Degrading practices, part 4

(… continued from Degrading practices, part 3, posted on 27 Mar 2015).

I have prepared another table analysing data for peak-hour services out of Euston on the West Coast Main Line (WCML).

The three columns on the right-hand side of this table are a condensation of the timetable data that I presented in the table that I introduced in part 2; the intention is to provide a count of the weekday peak-hour services that call at each WCML station (see footnote 1).

The centre four columns give travel time information, in minutes, from Euston to each of the WCML stations listed, taken from the published timetables. The number of intermediate stops is also given, in brackets after the travel time. A best and worst travel time is given for both Virgin and London Midland, or for the single operator that serves the station in question, as applicable.

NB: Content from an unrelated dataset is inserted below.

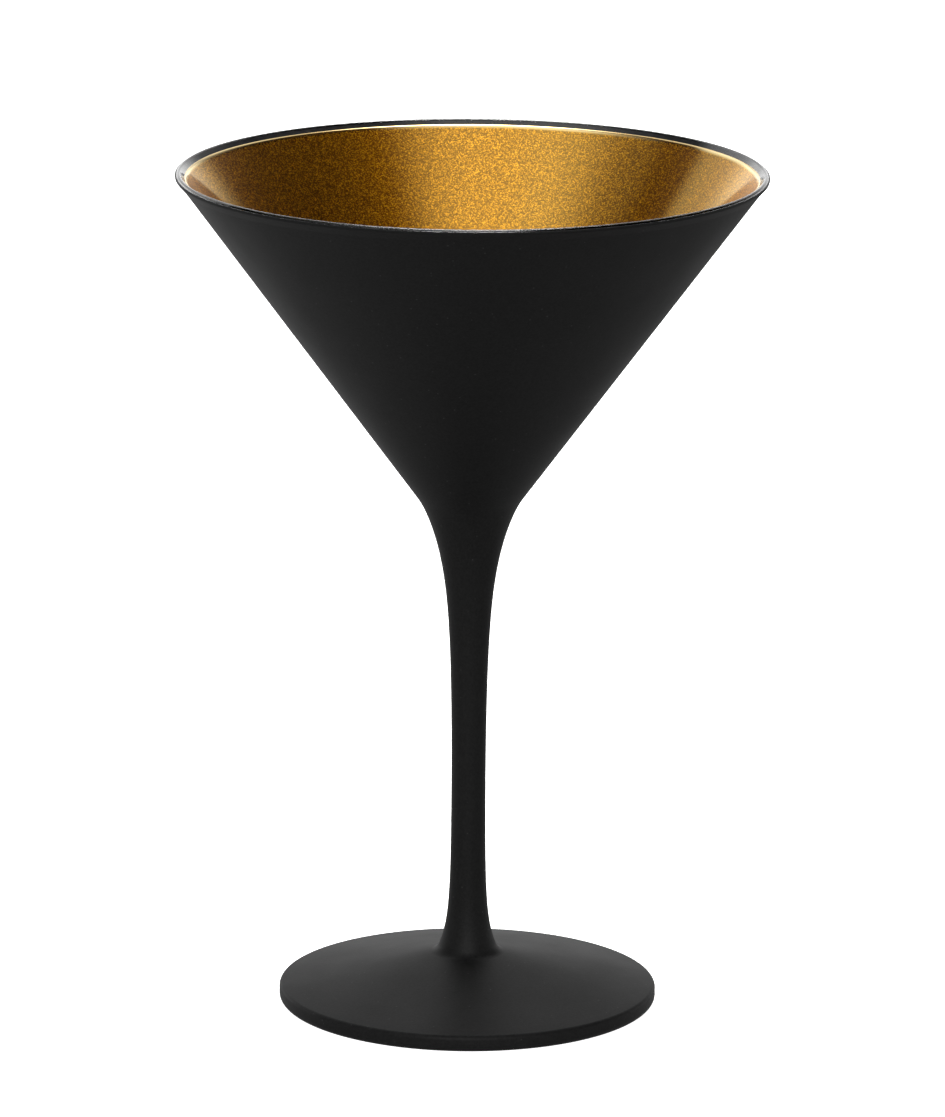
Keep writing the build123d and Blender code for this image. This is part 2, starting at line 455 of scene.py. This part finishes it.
def sky():
    """The studio: dark, with a low white band and soft lights, and white to look at."""
    world = bpy.data.worlds.new("studio")
    bpy.context.scene.world = world
    world.use_nodes = True
    tree = world.node_tree
    background = tree.nodes["Background"]
    direction = node(tree, "ShaderNodeTexCoord").outputs["Generated"]
    axes = node(tree, "ShaderNodeSeparateXYZ", {"Vector": direction}).outputs
    depth, height = axes["Y"], axes["Z"]

    def fade(value, start, end, start_light, end_light):
        """Light that changes smoothly from one strength to another as a value rises."""
        made = node(tree, "ShaderNodeMapRange", {
            "Value": value, "From Min": start, "From Max": end,
            "To Min": start_light, "To Max": end_light}, interpolation_type="SMOOTHSTEP")
        return made.outputs["Result"]

    band = fade(height, sin(radians(BAND_FULL)), sin(radians(BAND_END)), BAND_LIGHT, DARK_LIGHT)
    behind = fade(depth, BEHIND_FROM, 1.0, 1.0, BAND_BEHIND)
    total = node(tree, "ShaderNodeMath", {0: band, 1: behind},
                 operation="MULTIPLY").outputs["Value"]
    for azimuth, elevation, inner, outer, strength in SOFT_LIGHTS:
        a, e = radians(azimuth), radians(elevation)
        away = (sin(a) * cos(e), -cos(a) * cos(e), sin(e))
        facing = node(tree, "ShaderNodeVectorMath", {0: direction, 1: away},
                      operation="DOT_PRODUCT").outputs["Value"]
        light = fade(facing, cos(radians(outer)), cos(radians(inner)), 0.0, strength)
        total = node(tree, "ShaderNodeMath", {0: total, 1: light},
                     operation="ADD").outputs["Value"]
    shown = node(tree, "ShaderNodeMix", {0: seen_directly(tree), 2: total, 3: 1.0},
                 data_type="FLOAT")
    background.inputs["Color"].default_value = (1, 1, 1, 1)
    tree.links.new(shown.outputs[0], background.inputs["Strength"])


def camera():
    """Long lens, a little above the rim, with the slight lean of the photograph."""
    data = bpy.data.cameras.new("camera")
    data.sensor_fit = "HORIZONTAL"
    data.sensor_width = 36.0
    data.lens = CAMERA_LENS
    data.clip_start, data.clip_end = 0.05, 60.0
    made = bpy.data.objects.new("camera", data)
    made.location = CAMERA_PLACE
    pitch = Matrix.Rotation(radians(90 - CAMERA_PITCH), 3, "X")
    lean = Matrix.Rotation(radians(CAMERA_LEAN), 3, "Z")
    made.rotation_euler = (pitch @ lean).to_euler()
    bpy.context.scene.collection.objects.link(made)
    bpy.context.scene.camera = made


floor()
sky()
camera()

bpy.context.scene.view_settings.view_transform = "Standard"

I will come back to consider this service information in my next posting, but for the moment I wish to concentrate on the information in the two columns that are immediately to the right of the station names. The data in the left-hand of these two columns has been extracted from the very informative Network Rail document West Coast Main Line Route Utilisation Strategy (WCML RUS), which I referenced in the footnotes to part 3. This document is a veritable mine of information about the WCML, and includes, on page 47 , two tables of passenger “flows” to and from Euston for the survey year 2009/10; I previously referred to theses tables, 3.9 and 3.10, in my blog A dose of common sense, part 1 (posted 19 Oct 2013).

Whilst this passenger data is around five years old my searches have not turned up any more recent figures, so they will have to do. Also the data is incomplete in that only the ten busiest flows are recorded for stations greater than fifty miles from London, plus a similar top ten for stations less than fifty miles from London. Also of these twenty stations, two are on London Overground only, and so do not appear in my table. However, despite these shortcomings, I think that there is at least a basis here for a consideration to be made of how passenger migration from WCML “classic” services to HS2 is likely to impact on the WCML.

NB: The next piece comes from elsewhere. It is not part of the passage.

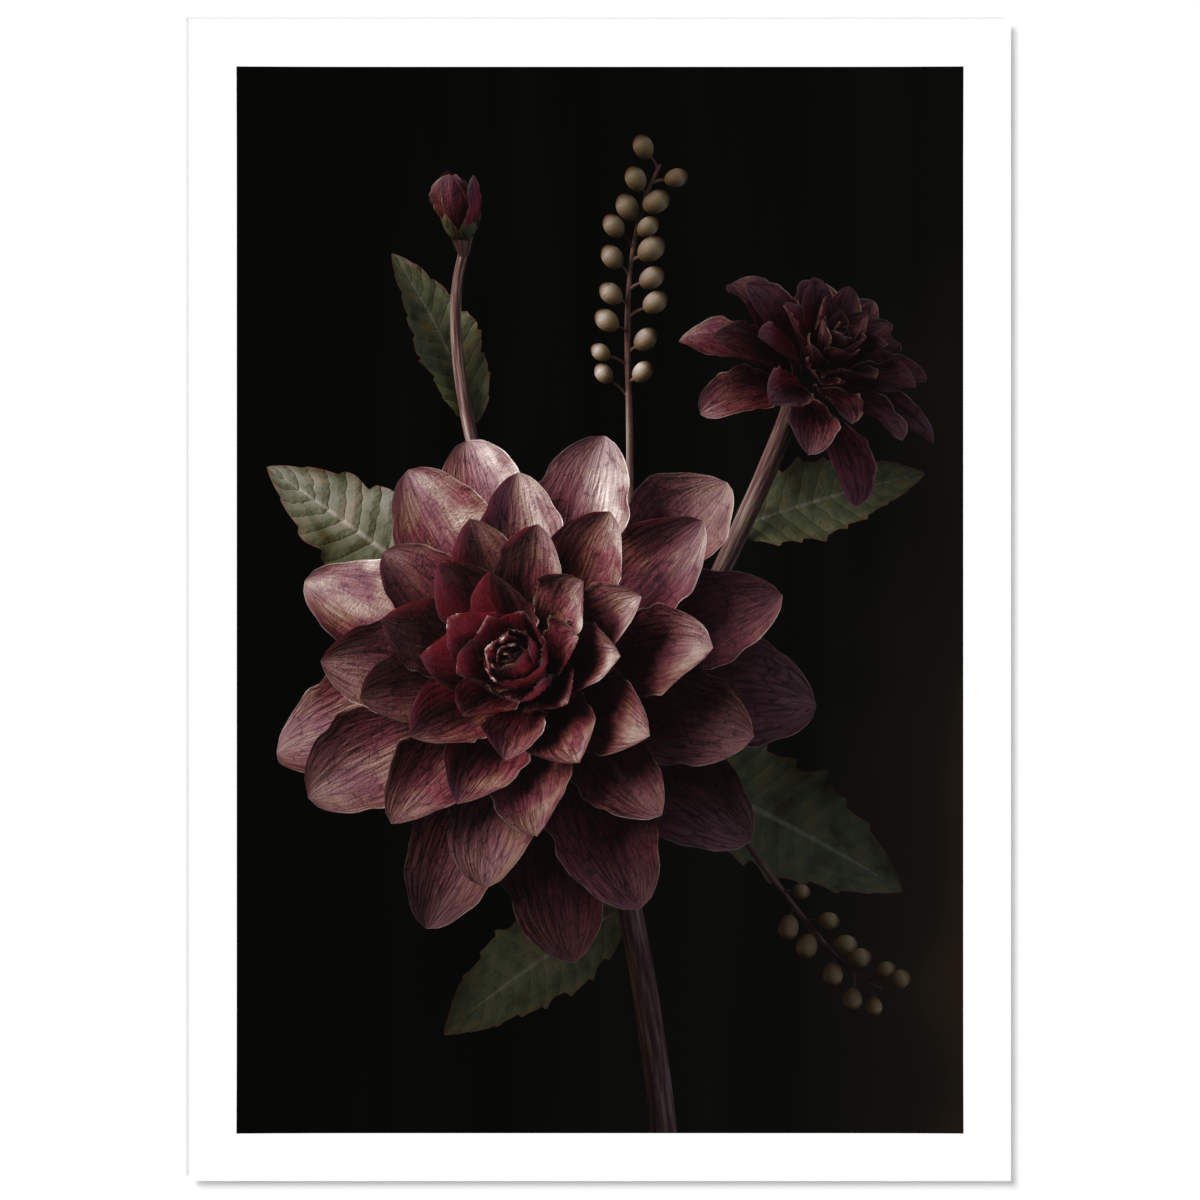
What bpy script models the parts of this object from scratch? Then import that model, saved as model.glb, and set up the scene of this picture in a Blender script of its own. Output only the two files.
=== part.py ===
"""An unframed art print: one trimmed sheet of heavy matte paper that lies face up on a surface.

The middle of the sheet lies flat. All round it the edge lifts a few millimetres in a curve of even
bend, the set that a heavy sheet keeps after it has been rolled and handled.

+X points to the right of the picture, +Y to its top and +Z the way that the printed face looks.
The origin is on the surface that the sheet lies on, under its middle. All sizes are in metres.
"""

import bmesh
import bpy

# The sheet is ISO A3, in 250 g/m2 paper.
SHEET_WIDTH = 0.297
SHEET_HEIGHT = 0.420
PAPER_THICKNESS = 0.0003

# Bare paper left round the printed field, the same on every side
MARGIN = 0.017

# The curl starts this far in from each edge, and lifts the edge by this much.
CURL_WIDTH = 0.070
EDGE_LIFT = 0.0036

# Flat strips that follow the curve of one curled edge
STRIPS_PER_CURL = 7

PAPER_COLOUR = (0.90, 0.90, 0.89, 1.0)
PAPER_ROUGHNESS = 0.90
INK_COLOUR = (0.0030, 0.0028, 0.0024, 1.0)
INK_ROUGHNESS = 0.62

# Material slots on the sheet
PAPER, INK = 0, 1


def clear_scene():
    for obj in list(bpy.data.objects):
        bpy.data.objects.remove(obj)


def curl(distance, half_size):
    """Share of the edge's lift, 0 on the flat middle and 1 at the edge, rising as a parabola."""
    past_flat = max(0.0, distance - (half_size - CURL_WIDTH))
    return (past_flat / CURL_WIDTH) ** 2


def lift(x, y):
    """Height of the sheet's underside above the surface that it lies on, even all round its edge."""
    side = curl(abs(x), SHEET_WIDTH / 2)
    end = curl(abs(y), SHEET_HEIGHT / 2)
    return EDGE_LIFT * (side + end - side * end)


def stations(size):
    """Places of the grid lines across the sheet: close together in the curls, none between them."""
    step = CURL_WIDTH / STRIPS_PER_CURL
    insets = sorted([MARGIN, *(step * i for i in range(STRIPS_PER_CURL + 1))])
    inward = [size / 2 - inset for inset in insets]
    return [-place for place in inward] + inward[::-1]


def in_printed_field(face):
    middle = face.calc_center_median()
    return abs(middle.x) < SHEET_WIDTH / 2 - MARGIN and abs(middle.y) < SHEET_HEIGHT / 2 - MARGIN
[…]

The right-hand of the two columns in my table is derived from the Phase 1 service pattern that has been assumed for the modelling that was used to derive The Economic Case for HS2 that was published in October 2013 (see footnote 2). In this column I have indicated the locations that will be served by Phase 1 of HS2: in the case of the two Birmingham stations this will be by “captive” (GC gauge) high speed trains to new stations in the general locality of the existing WCML station, and for all other indicated locations service will be by “classic compatible” (UK gauge) trains to the WCML station. In total, thirteen WCML locations will be provided with the alternative of a service to/from Euston on HS2 once Phase 1 is operational. Of these thirteen, seven are in the top ten list of long distance flows (Table 3.9) and these seven totalled 8.6 million passenger journeys in 2009/10. The six that we don’t have passenger figures for are: Stafford, Crewe, Wilmslow, Runcorn, Warrington Bank Quay, and Wigan North Western. Since all six must be below 510 million passenger journeys each, otherwise they would feature in the top ten table, the total for the six cannot amount to more than about 3 million, and is probably less, so I will assume that HS2 Phase 1 will attract a maximum of about 11 million passengers from the WCML, ignoring growth on the 2009/10 levels.

The WCML RUS advises that over 31.8 million journeys started from or ended at Euston in 2009/10 (see footnote 3), so HS2 Phase 1 could “poach” up to 35% of WCML passengers. This is a significant proportion, and would have a considerable effect on the business plan for the WCML. So even if it was not part of the HS2 master plan to reorganise services on the WCML, when HS2 Phase 1 becomes operational an extensive timetabling review will become necessary.

As far as Coventry is concerned, the three Virgin Trains serving this station, which carry all but a tiny minority of London traffic, serve five other stations also: Rugby, Birmingham International, Birmingham New Street, Sandwell and Dudley, and Wolverhampton. The last two stations in this list do not feature in the top ten table, but the passenger flows for the remaining four stations served total 4.65 million. The two Birmingham Stations, which will be served by HS2 Phase 1 albeit from different sites, account for 3.12 million, so the Virgin Trains services through Coventry could lose around 60% of their passenger business, based upon 2009/10 levels. It is hard to see that the current service levels enjoyed by the people of Coventry can be maintained in these circumstances.

(To be continued …)


  1. In calculating the number of services totals I have employed the convention that peak-hour services are those that depart Euston – or Wembley Central in the case of the cross-London service operated by Southern – in the hour 17:00 to 17:59 hrs. Consequently, the departure time from stations distant from London may lie outside this peak hour.
  2. Specifically Figure 6-1 in the document The Economic Case for HS2, PFMv4.3: Assumptions Report. This diagram carries the health warning that it is for “transport modelling purposes only” and that it does not constitute “a future proposed service specification”.
  3. Refer to section 3.11 of the WCML RUS.

PS: Whilst I have tried very hard to get my facts, and interpretations that follow, right, I am very conscious that I am not a railway buff, but that some of my readers are. If I get anything in this current series wrong, please let me know.